The discussion which followed the president's address was remarkable in one respect, and that was that among the speakers—all men of distinction—not one laid any stress, as would certainly have been done a generation ago, on the importance of Christianizing the lower races. It seemed to be assumed that Christianity, as a doctrine and to some extent as a moral system, involved too radical a change of ideas to be profitably adopted by heathen tribes, unless in a very gradual manner. The president himself pointed out that the apostle Paul had not seen it necessary to prohibit slavery, polygamy, or even gladiatorial shows. And yet the preaching of Paul prepared the way for "the greatest readjustment of the moral sense that the world has ever seen." We should learn from this to have patience with the imperfect usages of the heathen of our day, and not insist on their rising at once to the full height of an advanced Christian morality.

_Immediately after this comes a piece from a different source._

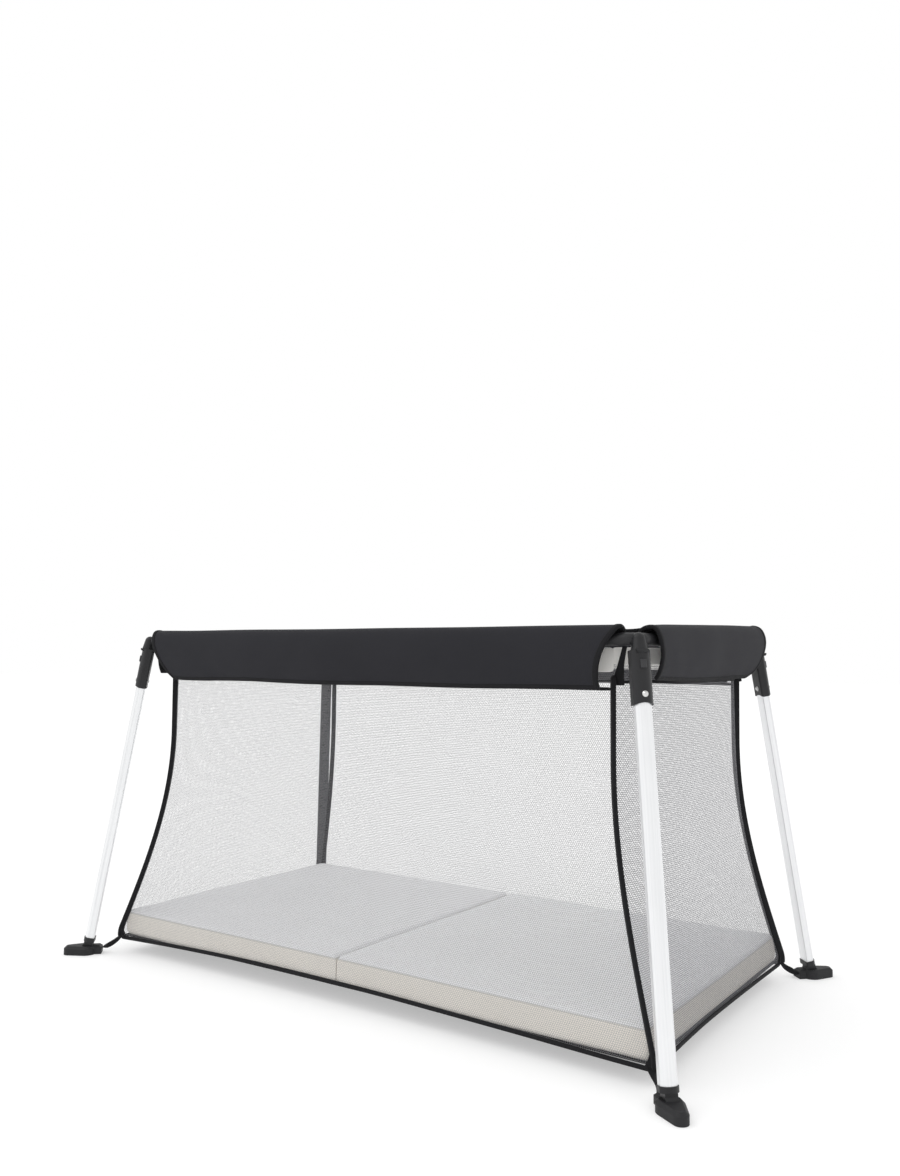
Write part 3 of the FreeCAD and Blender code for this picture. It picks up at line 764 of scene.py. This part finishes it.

It is impossible to doubt that the address of Prof. Petrie will have a powerful effect in promoting rational views on the important questions with which he dealt. It was not the utterance of a partisan, a zealot, or a narrow specialist, but of a man who spoke from well-matured conviction and a broad basis of knowledge. Had the meeting of the British Association given us nothing more than this, it would have made no slight contribution to the cause of enlightenment and true civilization.
- ↑ See New Science Review, July, 1895.